Of course, City are now officially 'a massive club' (copyright all reports) and people are inevitably drawing comparisons with the arrival of Roman Abramovich at Chelsea on that heady summer's day in 2003. But one can spot a few essential differences. For one thing, Roman Abramovich may have been a new name to most of us at the time, but he was, at least, immediately identifiable as an individual, private purchaser.

By contrast, this latest buy-out in Manchester has been performed by one of those dreaded 'consortiums' - a word no football fan ever had to use as little as five years ago and which no football fan has ever smiled while saying. In this case, the consortium may or may not have a royal family in Abu Dhabi at the end of it - a City-mad, scrapbook-toting, Mike Summerbee-loving royal family who have named all their children Colin Bell, the fans have to hope, rather than a bunch of cold-eyed wealth-gatherers. But, at this stage, we just don't know.

Another difference: when Abramovich arrived (and this isn't often enough said), it continued a revival of Chelsea's fortunes on the pitch that had begun a decade earlier, in 1993, with the appointment as manager of Glenn Hoddle, and which had already seen the club, after a quarter of a century of abject potlessness, achieve consistent top six finishes in the league, some presence in the Champions League, and victories in the FA Cup and Cup Winners' Cup.

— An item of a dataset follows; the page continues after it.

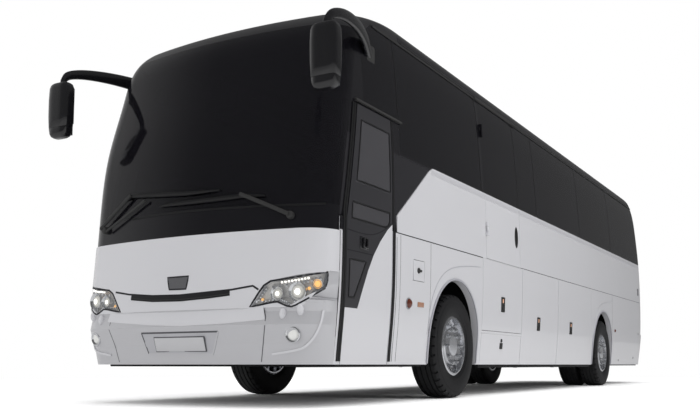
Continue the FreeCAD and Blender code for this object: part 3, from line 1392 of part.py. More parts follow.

In other words, the club was undeniably transformed by new and unforeseen wealth in 2003, but (critical point here) there was already something in place that could be transformed.

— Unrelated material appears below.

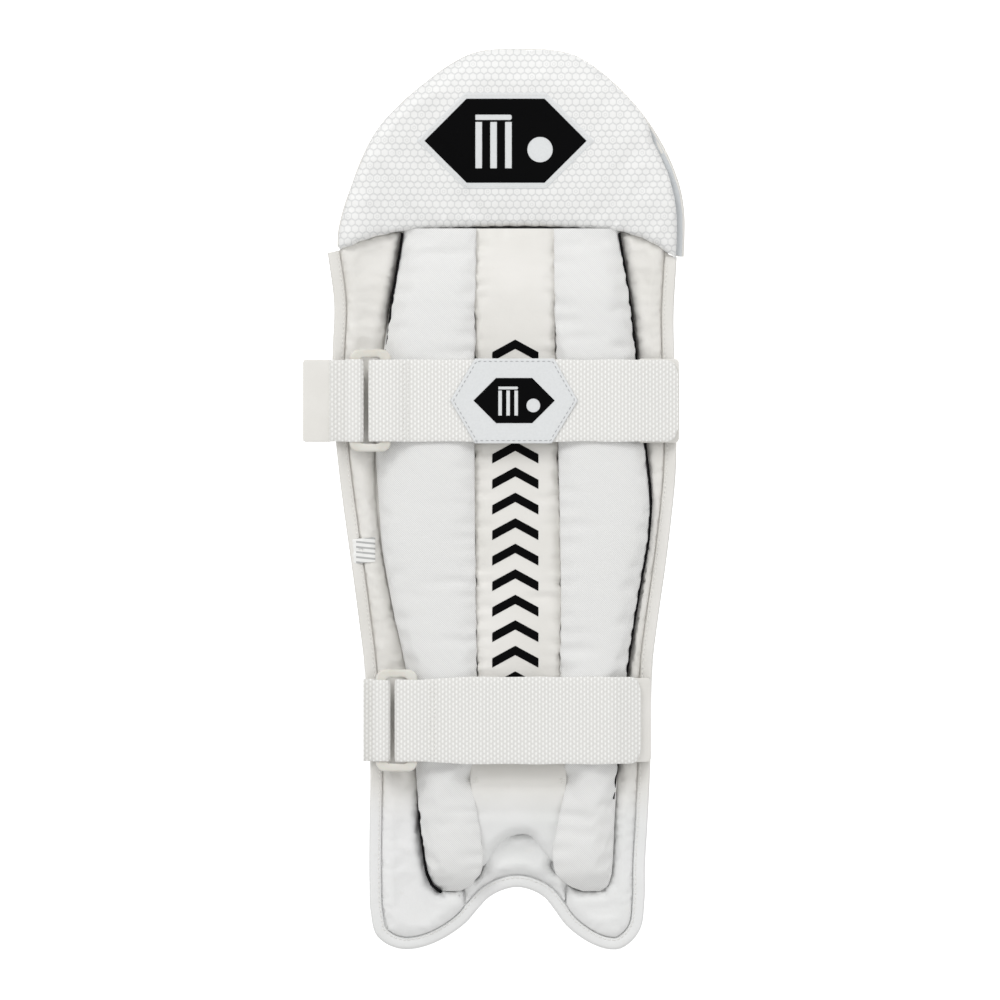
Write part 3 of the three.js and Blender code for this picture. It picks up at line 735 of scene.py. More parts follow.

Manchester City, by contrast, have spent the best part of 30 years now, dashing from one comical foot-shooting incident to another, leading a one-team campaign for the return of the days of good old music hall entertainment and generally boiling themselves in a bag, over and over again.

There's quite a lot of work to do, is all we're saying, and some of that is work which (whisper this bit) has nothing to do with money at all.

Still, as we say, good luck to them. And good luck to Robinho, too, to whom our thoughts inevitably go out at this time. We wish him, in particular, well. After his debut, obviously.